As it were! God almighty. Wooley, the old lech, in bed with Ardern and Gayford, with his yellow teeth and his blotchy skin – who invited grandpa?
It's all about Wooley. Ardern and Gayford are barely present, but they're always like that in front of the media. Ardern has given a great many personal interviews and has never said anything revealing in any of them. She trots out the same old clichés to Wooley, too. Gayford does his usual thing in all interviews – dad jokes. "He's the First Bloke," Wooley waffles, but the more Gayford prattles on, the more the poor, trapped devil begins to come across as the First Dickhead.
Wooley drags his creepiness hither and thither, always on the move. "Her electric smile!", he raves. He asks Ardern, with the senility of grandpa in the ward, "What's a nice person like you doing in politics?" Later, he makes a speech: "I've met a lot of Prime Ministers in my time, but none so young, and never so attractive."
The horror.

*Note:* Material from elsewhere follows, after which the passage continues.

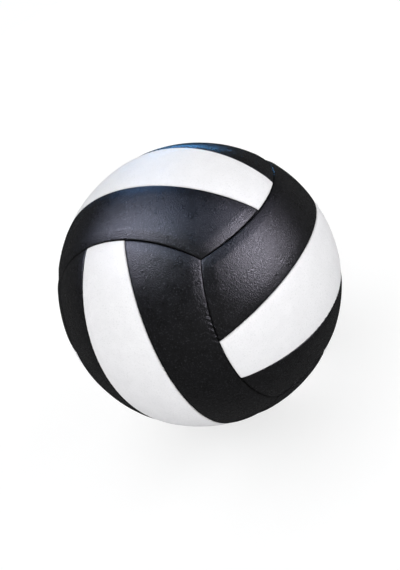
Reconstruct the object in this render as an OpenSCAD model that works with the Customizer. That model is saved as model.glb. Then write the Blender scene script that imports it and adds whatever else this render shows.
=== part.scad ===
// Machine-stitched volleyball of 18 panels.
// The ball's centre is the origin and +Z is up. Each of the six faces has three strips, and the face's
// strips end on the long side of the next face. Every seam lies in a plane, so it is an arc of a circle.

/* [Ball] */
// Diameter over the crowns of the panels
ball_d = 210; // [190:1:225]
// Width of a middle panel across the centre of its face
middle_w = 51; // [44:0.5:58]
// Width of a middle panel at its two ends
middle_end_w = 32; // [26:0.5:40]

/* [Cover panels] */
// Thickness of the grained skin
skin_t = 1.3; // [0.8:0.1:1.6]
// Gap between the turned-in margins of two panels
seam_gap = 0.3; // [0.2:0.1:0.6]
// Width over which a panel rolls down into its seam
shoulder_w = 5; // [3:0.5:8]
// Depth of that roll where the two panels meet
shoulder_h = 1.7; // [1.6:0.1:2.2]
// Depth of the turned-in margin's cut edge below the crown
margin_h = 4.6; // [4.2:0.1:6]
// Depth of the margin where its corners are clipped
corner_h = 2.9; // [2.6:0.1:3.1]

/* [Foam backings] */
// Thickness of the foam with its cloth
backing_t = 2.2; // [1.2:0.1:2.4]
// Layer of glue between two pieces that are stuck together
glue_t = 0.1; // [0.05:0.05:0.2]

/* [Seam thread] */
// Diameter of the sewing thread
thread_d = 0.8; // [0.5:0.1:0.9]
// Distance from the margin's cut edge to the middle of the thread
stitch_edge = 0.9; // [0.7:0.1:1]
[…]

The horror. At the end, his big, sweaty face fills the screen, he bats his eyes at Ardern, and says: "Perhaps we can go fishing sometime."
Gayford fends him off with a dad joke. Ardern goes white. Just when they thought the interview was over, and Wooley could drag his rotting old carcass back to Australia, out of their lives, he does the same thing that the psychopath in a coma does at the end of the 1978 film Patrick, just when you think he's dead – he comes back for more.
You can imagine a sequel. A year has passed. Cut to Wooley in a boat. There's Gayford and Ardern, frozen with fear. Wooley is leaning over a cot. The cameras are rolling, we have sound, and Wooley is chanting, "Who's a good little baby. Who's a good little baby. Big smile for your old mate Charlie!"